Why? There seem to be three reasons:

Animal experiments are used for what?

Campaigners are so familiar with the subject that we are often surprised that many people believe that animal experiments are only done for medical purposes. The idea that animals might suffer in order to produce a new brand of toilet cleaner or paint strikes many as astonishing and quite shocking. Testing of chemicals on animals is so standard that few in industry realise how much it is eroding support for animal experiments in general.

Beyond the routine tests driven by legislation, the frivolous and yet cruel nature of some experiments will discomfort most serious scientists. To take one example of the procedures done in a recent UK experiment into whether being hungry made male rats more sexually active:

Female rats had their ovaries removed before being injected with chemicals that forced them to become sexually receptive. Male rats had a tube implanted into their brains to allow the researchers to inject drugs directly into their brains. The male rats were then deprived of food and injected with drugs to make them 'horny'. They were then placed in a cage with a receptive female so the researchers could count how many times they had sex. The males were killed at the end of the experiment.

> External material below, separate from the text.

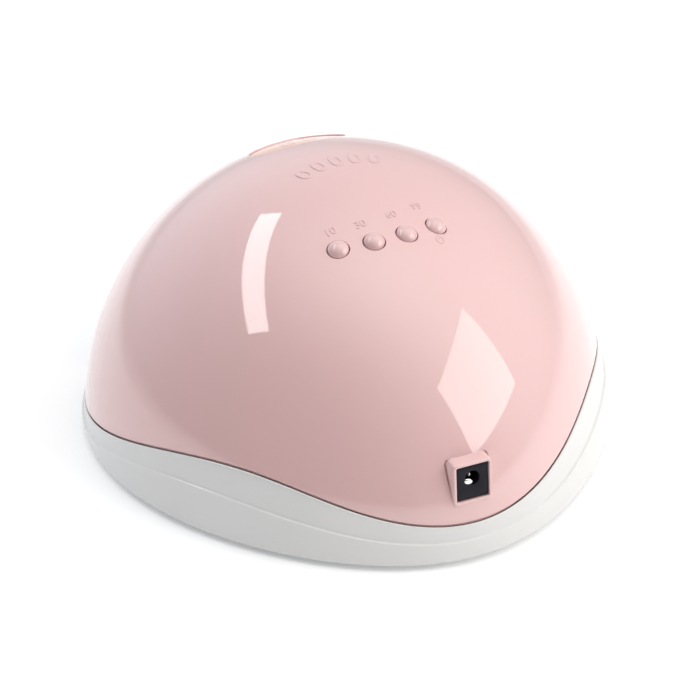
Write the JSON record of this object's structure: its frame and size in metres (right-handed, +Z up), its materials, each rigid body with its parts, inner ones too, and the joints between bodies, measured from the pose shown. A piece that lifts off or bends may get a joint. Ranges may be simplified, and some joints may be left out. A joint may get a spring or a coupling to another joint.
{
  "type": "uv led nail lamp",
  "caption": "Dome-shaped table lamp that cures gel nail polish: glossy shell, white skirt, arched hand opening, push buttons, display window, removable base tray.",
  "frame": {"origin": "on the surface that the rubber feet stand on, midway along and across the lamp", "axes": "+Z up, -Y out of the hand opening at the front, +Y out of the rear where the power jack is, +X to the left of a person whose hand is in the lamp"},
  "size_m": [0.2058, 0.2168, 0.106],
  "materials": {
    "pink_gloss": "high-gloss moulded ABS",
    "button_pink": "gloss moulded ABS",
    "white_satin": "satin moulded ABS",
    "reflector_white": "bright white reflector",
    "window_smoke": "smoked acrylic",
    "black_plastic": "black moulded plastic",
    "circuit_board": "solder mask on glass-epoxy",
    "nickel": "nickel plate",
    "rubber": "matt silicone rubber",
    "led_lens": "clear lens over phosphor-yellow chips",
    "lead_jacket": "PVC jacket"
  },
  "bodies": {
    "base_tray": {"base_tray": "white_satin", "rubber_foot_1": "rubber", "rubber_foot_2": "rubber", "rubber_foot_3": "rubber", "rubber_foot_4": "rubber", "tray_magnet_left": "nickel", "tray_magnet_right": "nickel"},
    "lamp": {"control_board": "circuit_board", "dc_jack": "black_plastic", "dc_jack_pin": "nickel", "display_module": "black_plastic", "display_window": "window_smoke", "front_bezel": "white_satin", "housing_magnet_left": "nickel", "housing_magnet_right": "nickel", "housing_screw_1": "nickel", "housing_screw_2": "nickel", "housing_screw_3": "nickel", "housing_screw_4": "nickel", "inner_liner": "reflector_white", "lower_housing": "white_satin", "power_lead": "lead_jacket", "presence_sensor": "black_plastic", "tact_switch_1": "black_plastic", "tact_switch_2": "black_plastic", "tact_switch_3": "black_plastic", "tact_switch_4": "black_plastic", "top_shell": "pink_gloss", "uv_led_01": "led_lens", "uv_led_02": "led_lens", "uv_led_03": "led_lens", "uv_led_04": "led_lens", "uv_led_05": "led_lens", "uv_led_06": "led_lens", "uv_led_07": "led_lens", "uv_led_08": "led_lens", "uv_led_09": "led_lens", "uv_led_10": "led_lens", "uv_led_11": "led_lens", "uv_led_12": "led_lens", "uv_led_13": "led_lens", "uv_led_14": "led_lens", "uv_led_15": "led_lens", "uv_led_16": "led_lens", "uv_led_17": "led_lens", "uv_led_18": "led_lens", "uv_led_19": "led_lens", "uv_led_20": "led_lens", "uv_led_21": "led_lens", "uv_led_22": "led_lens", "uv_led_23": "led_lens", "uv_led_24": "led_lens"},
    "button_1": {"button_cap_1": "button_pink", "switch_plunger_1": "black_plastic"},
    "button_2": {"button_cap_2": "button_pink", "switch_plunger_2": "black_plastic"},
    "button_3": {"button_cap_3": "button_pink", "switch_plunger_3": "black_plastic"},
    "button_4": {"button_cap_4": "button_pink", "switch_plunger_4": "black_plastic"}
  },
  "joints": [
    {"name": "lamp_lift", "type": "slide", "parent": "base_tray", "child": "lamp", "axis": [0, 0, 1], "range_m": [0, 0.12]},
    {"name": "button_1_press", "type": "slide", "parent": "lamp", "child": "button_1", "axis": [-0.2458, -0.3319, -0.9107], "range_m": [0, 0.0008], "stiffness_N_per_m": 1500, "springref_m": -0.0003},
    {"name": "button_2_press", "type": "slide", "parent": "lamp", "child": "button_2", "axis": [-0.0955, -0.3498, -0.9319], "range_m": [0, 0.0008], "stiffness_N_per_m": 1500, "springref_m": -0.0003},
    {"name": "button_3_press", "type": "slide", "parent": "lamp", "child": "button_3", "axis": [0.0955, -0.3498, -0.9319], "range_m": [0, 0.0008], "stiffness_N_per_m": 1500, "springref_m": -0.0003},
    {"name": "button_4_press", "type": "slide", "parent": "lamp", "child": "button_4", "axis": [0.2458, -0.3319, -0.9107], "range_m": [0, 0.0008], "stiffness_N_per_m": 1500, "springref_m": -0.0003}
  ]
}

No reputable scientist would surely want to be publicly associated with this type of work, which seems driven by nothing more than idle curiosity - yet it remains apparently legal, and numerous university experiments like this are also curiosity-driven rather than focused on any particular treatment.

The rise of alternatives

Forty years ago, opposition to animal experiments was mainly based on the ethical argument: that it was wrong to cause suffering to animals in order to try to acquire knowledge that would actually not benefit them. However, the rapid advance of alternatives and recognition that animals do not make good surrogates for people has led to the situation that non-animal testing simulates the human body as well or better than testing on animals. Where this happens, many countries in principle require that only the non-animal method is used, but in practice animal experiments may continue though inertia: people trained in one method may be reluctant to change to a new and better one, and the discovery of a better alternative is not always followed promptly by its adoption in practice. Public opinion is profoundly unsympathetic to causing suffering where that is the only reason.

Where are the cures?

Finally, the public is gradually becoming aware that the promises of the research industry are not yielding the promised results. Industry claims tend to hark back to the discovery of polio vaccine in 1952, but as research has intensified in recent years and more and more variants of animals are 'created' by genetic modification to try to simulate humans, the cures for cancer, Alzheimer's and other human diseases have remained frustratingly elusive. Derek Hill, Professor of Medical Imaging Science at UCL, observes, "The drug development world is littered with [Alzheimer's] drugs that seemed to work on transgenic mice but don't work in people"

If animal tests are used in areas that the public don't support, increasingly superseded by more modern techniques and widely recognised as ineffective, it's understandable that opposition is growing. To be fair, nobody actually likes inflicting suffering on animals. And yet, millions of experiments are still conducted every year, driven more by tradition and inertia than by regulatory requirements, or a real expectation of miraculous cures. Public sympathy is melting away, and in the coming years we are likely to see legislators increasingly limiting the research carried out on animals by excluding the most unpopular types, from cosmetic testing to household product testing to experiments inflicting severe suffering.

Change starts slowly in any well-established industry, but the foundations of support for animal experiments are crumbling. For the animals enduring this suffering, change is coming at last.